At the end of 2009, there were 136,041 public at-grade crossings in the United States. Of those crossings, an estimated 42,301 had gates; 22,039 had flashing lights; and 1,196 had highway traffic signals, wigwags and bells. During 2009, there were a total of 1,896 accidents at public highway rail crossings. The railroad accidents resulted in a total of 705 injuries and a total of 247 deaths. Train accidents can occur in a number of situations, including at unguarded railroad crossings.
Train accident victims and their families may suffer significant damages in the wake of a train accident. Injured victims may endure the difficulties associated with painful injuries and family members of victims killed in a train accident may suffer emotional challenges associated with unexpectedly losing a loved one. Certain legal options are available to injured victims and their loved ones to help them recover damages for their physical, financial and emotional losses.

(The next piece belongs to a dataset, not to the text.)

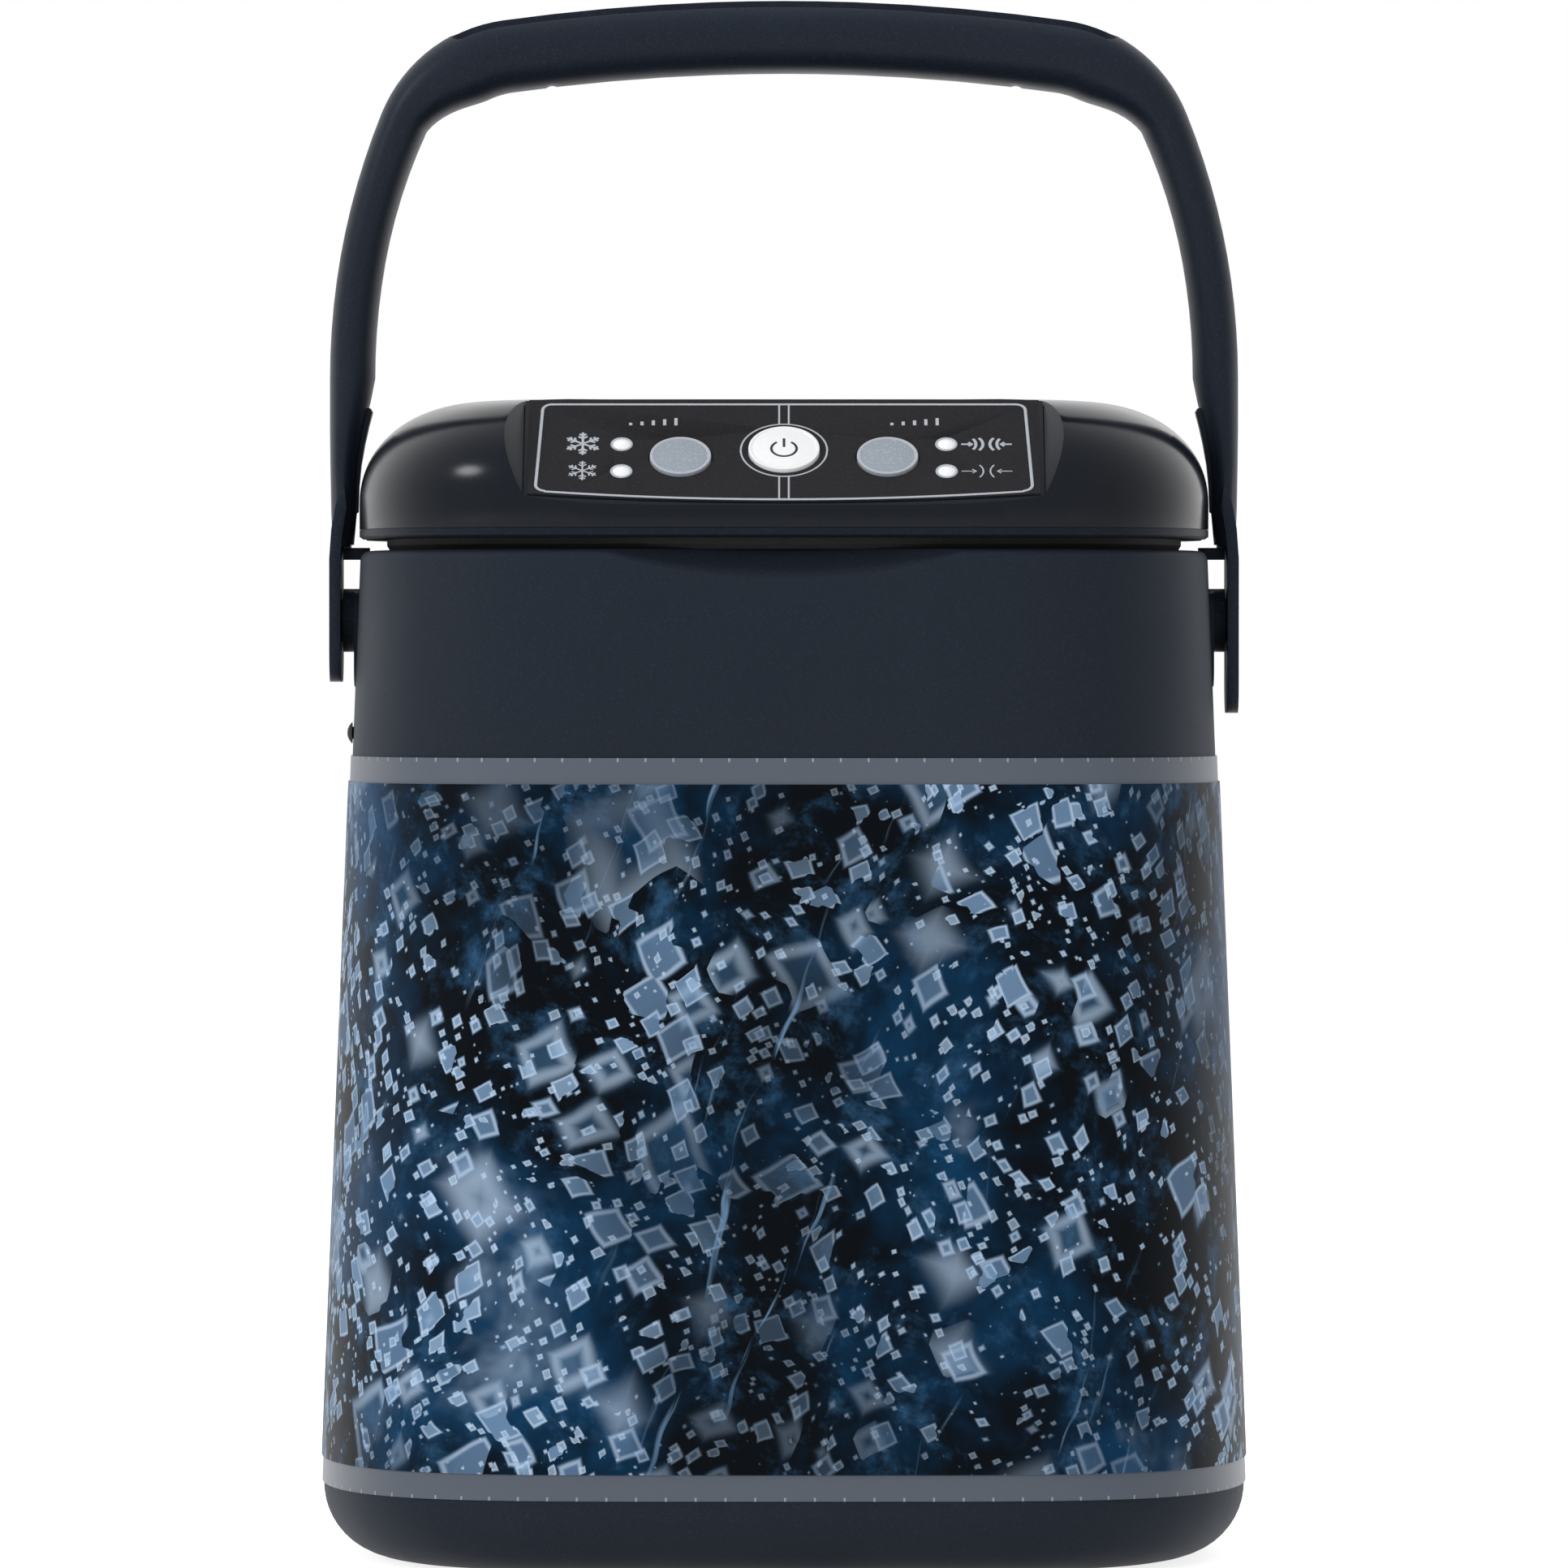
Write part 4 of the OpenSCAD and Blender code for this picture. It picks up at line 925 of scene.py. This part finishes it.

Injured victims may be able to recover medical expenses, lost wages and pain and suffering damages. Additional damages may be available if the injured victim is so severely injured that they have suffered disability, lost-earning capacity and require future medical care and treatment. Surviving family members of a lost loved one killed in a train accident may be able to recover compensation for pain and suffering in addition to damages for the loss of support and services and other damages depending on the circumstances. Though each circumstance is unique and different, legal options are available to assist victims of train accidents and their families following the devastation of a train accident.